NLDS Recap: Dodgers’ season on the brink after loss to Snakes

"I'll take guys who disappear in the playoffs for $200, Alex" (Photo by Rob Leiter/MLB Photos via Getty Images)

CHAVEZ RAVINE, CA — On the plus side, it looks like I won’t be wasting any money on World Series tickets this year. In yet another borderline pathetic showing, the Dodgers proved themselves incapable of getting anything going offensively, and let a three-run first from the D-backs sink them in another painfully disappointing loss to an inferior Arizona team. This one wasn’t quite as humiliating as Game 1, but their 4-2 defeat at the hands of the Snakes put them in a hole that only two teams have climbed out of in the nearly 30-year history of the Division Series.

So how did it happen? Well, Bobby Miller, the boy wonder, didn’t have his best stuff and got knocked around a bit in the first, and then got lifted in the second. The bullpen did what they could, but the game was basically lost before any of them even took the mound.

The reason for this is that for a second straight night, the Dodgers looked totally lost at the plate. On Saturday night, it was Merrill Kelly who befuddled the LA hitters. On Tuesday, it was Zac Gallen‘s turne. The Cy Young contender went 5.1 innings and surrendered only a solo home run to J.D. Martinez, who was basically the only Dodger to do anything with the lumber in his hand in the this one. Martinez went 2-for-3 and drove in a run. Everybody else was garbage.

But the Dodgers had their chances in this one. They had two runners on in the fifth before Gallen left the game, but Mookie Betts bounced out into a fielder’s choice and Freddie Freeman watched strike three sail right by him with his bat on his shoulder. Then in the sixth the Dodgers’ loaded up the bases against the bullpen of Arizona, but couldn’t get a key hit. Kike Hernandez got an infield single to cut the deficit to 4-2, but James Outman struck out and pinch-hitter Kolten Wong (yes, you read that right) bounced an inning-ending groundball to first base to squelch the threat and crush the Dodgers’ hopes of a comeback.

Facing the high-leverage arms of the Arizona pen, the Dodgers went pretty quietly the rest of the way. Double plays in the seventh and eighth erased baserunners in both innings, and against closer Paul Sewald in the ninth, the bottom of the order went down 1-2-3 to end the game.

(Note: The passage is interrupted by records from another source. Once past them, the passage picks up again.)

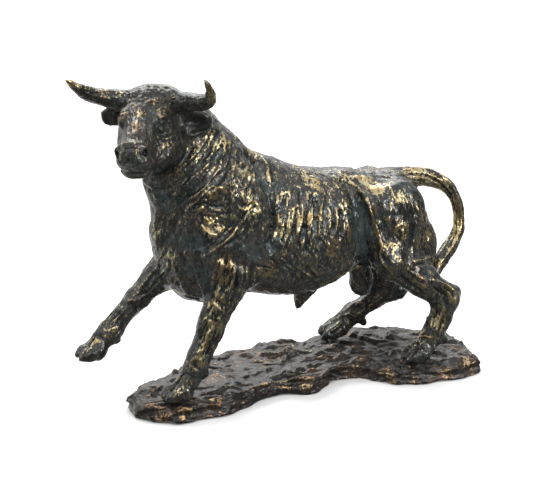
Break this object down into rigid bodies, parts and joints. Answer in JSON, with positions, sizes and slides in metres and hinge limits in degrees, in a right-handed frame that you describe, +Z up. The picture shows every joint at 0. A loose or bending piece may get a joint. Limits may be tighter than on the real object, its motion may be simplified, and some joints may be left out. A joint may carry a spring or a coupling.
{
  "type": "bull figurine",
  "caption": "Cast bull striding over a thin slab of rock, its head turned to its left, one foreleg raised and its tail curled down to the hock.",
  "frame": {"origin": "middle of the bounding box in plan, on the flat underside of the rock", "axes": "+X from the bull's head towards its tail, +Y to the bull's right, +Z up"},
  "size_m": [0.3, 0.1124, 0.234],
  "materials": {
    "bronze_patina": "satin dark green-black bronze patina, rubbed gold on the high relief",
    "rock_patina": "satin dark brown bronze patina, rubbed copper and gold on the edges"
  },
  "bodies": {
    "root": {"rock_base": "rock_patina", "bull": "bronze_patina"}
  },
  "joints": []
}
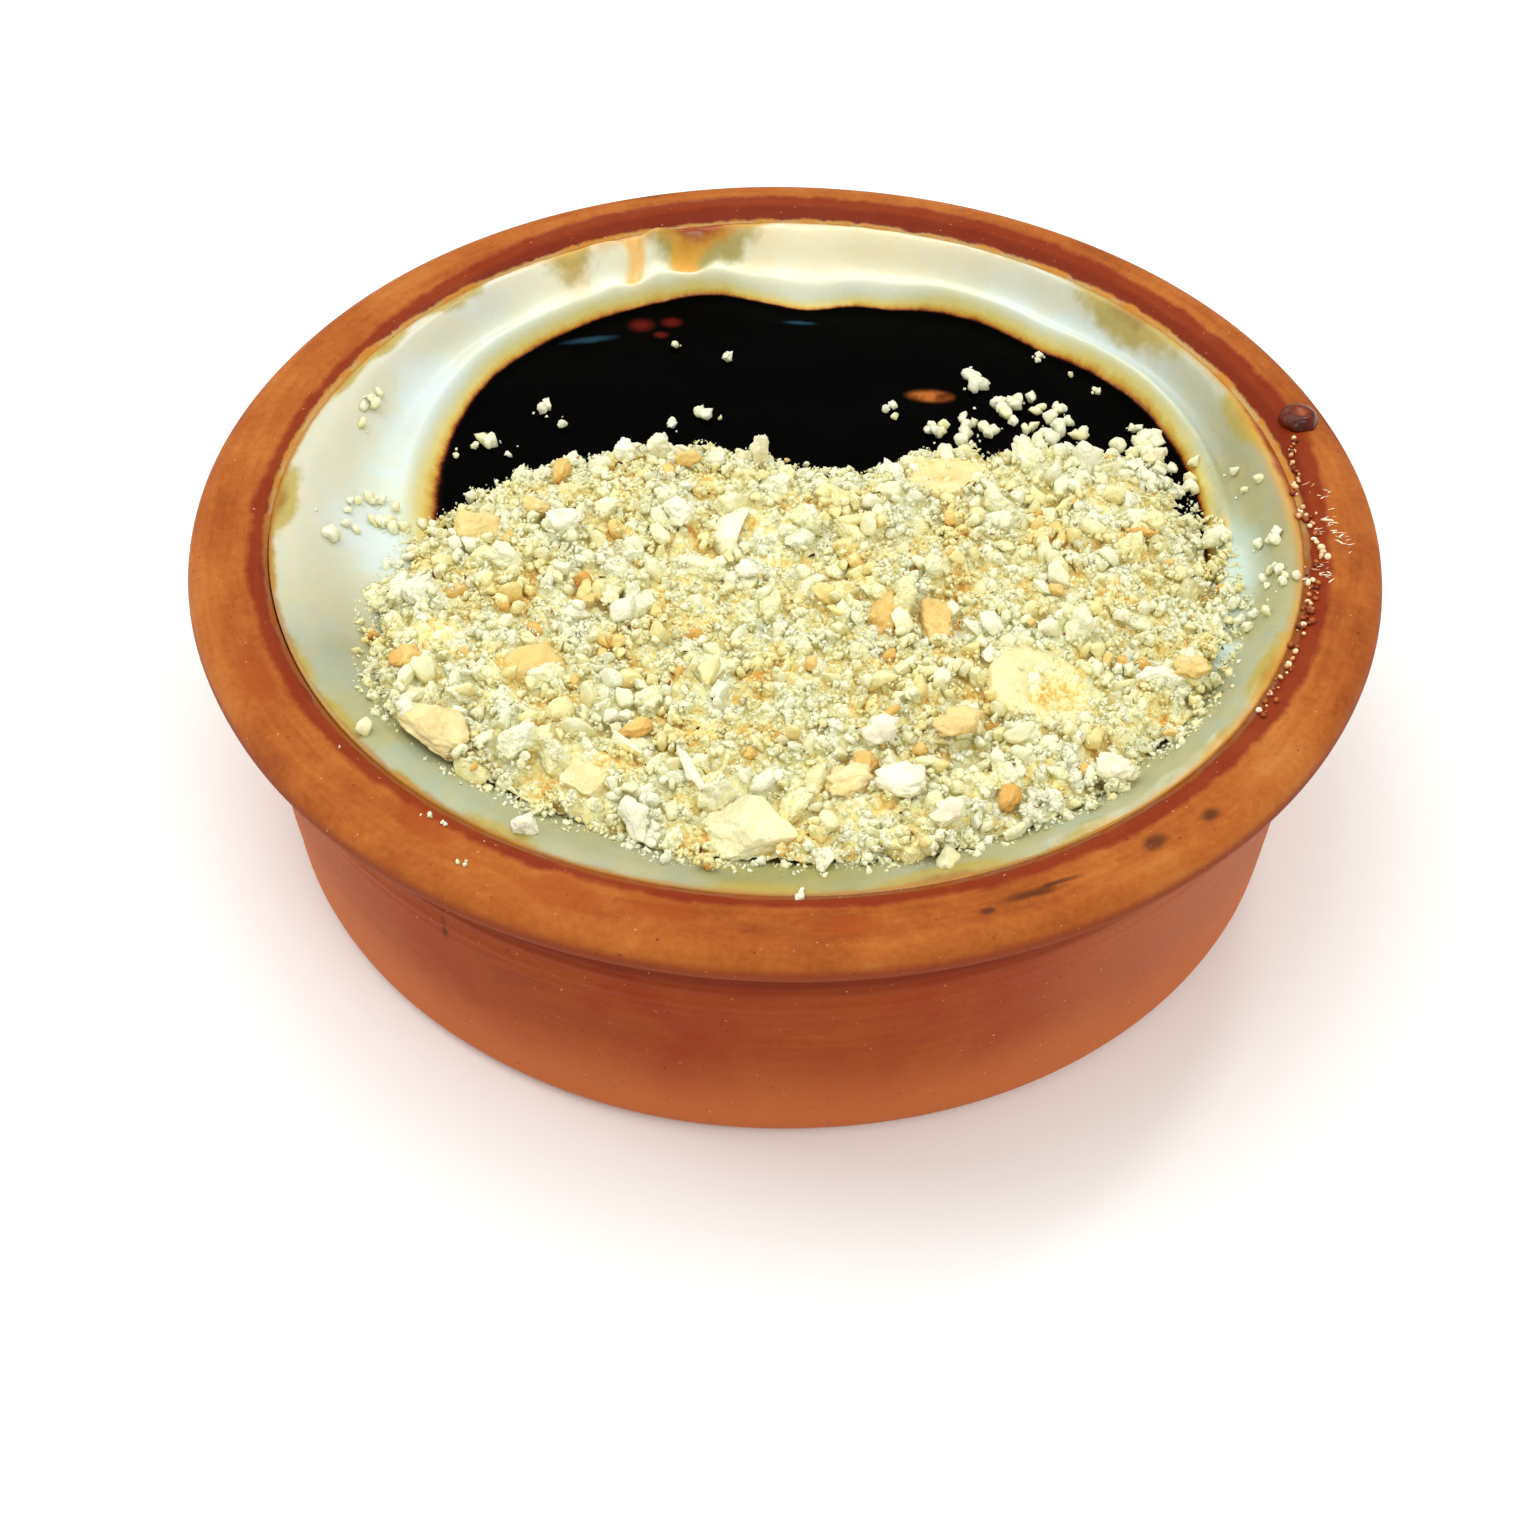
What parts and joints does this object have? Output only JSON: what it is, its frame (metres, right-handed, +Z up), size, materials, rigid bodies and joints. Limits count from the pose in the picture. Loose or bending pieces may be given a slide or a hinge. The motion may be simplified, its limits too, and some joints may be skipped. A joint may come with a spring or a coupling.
{
  "type": "baked rice pudding in dish",
  "caption": "Baked rice pudding in a shallow round clay dish with a thick rounded rim; burnt skin in the middle, crushed hazelnuts over the front.",
  "frame": {"origin": "centre of the dish's foot, on the surface it stands on", "axes": "+Z up out of the dish, -Y towards the nuts at the front, +X to the right seen from the front"},
  "size_m": [0.125, 0.125, 0.0378],
  "materials": {
    "clay": "orange-brown fired clay with a thin satin glaze, mottled, darker under the rim",
    "milk_skin": "moist glossy baked milk skin, cream with golden edges and a jet-black glossy burnt middle",
    "crushed_nuts": "dry matte crushed hazelnuts, pale cream with toasted bits",
    "nut_pieces": "smooth dry hazelnut kernels, cream to toasted tan"
  },
  "bodies": {
    "root": {"dish": "clay", "pudding": "milk_skin", "nut_heap": "crushed_nuts", "hazelnut_half_back": "nut_pieces", "hazelnut_half_right": "nut_pieces", "hazelnut_slab_front": "nut_pieces", "hazelnut_slab_left": "nut_pieces", "hazelnut_lump_left": "nut_pieces", "hazelnut_curl_left": "nut_pieces", "hazelnut_crescent": "nut_pieces", "hazelnut_toasted_1": "nut_pieces", "hazelnut_toasted_2": "nut_pieces", "hazelnut_chip_back": "nut_pieces", "hazelnut_chip_front": "nut_pieces"}
  },
  "joints": []
}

So Dodgers, the ball is in your court. What are you going to do in Arizona? Are you going to fight like hell to bring the series back to L.A.? Or, are you going to roll over like the overpriced, soft team that everyone always accuses you of being? A lot of the legacy of this season depends on the outcome of the next five days. Who are you, Dodgers? And how badly do you want this thing, anyhow?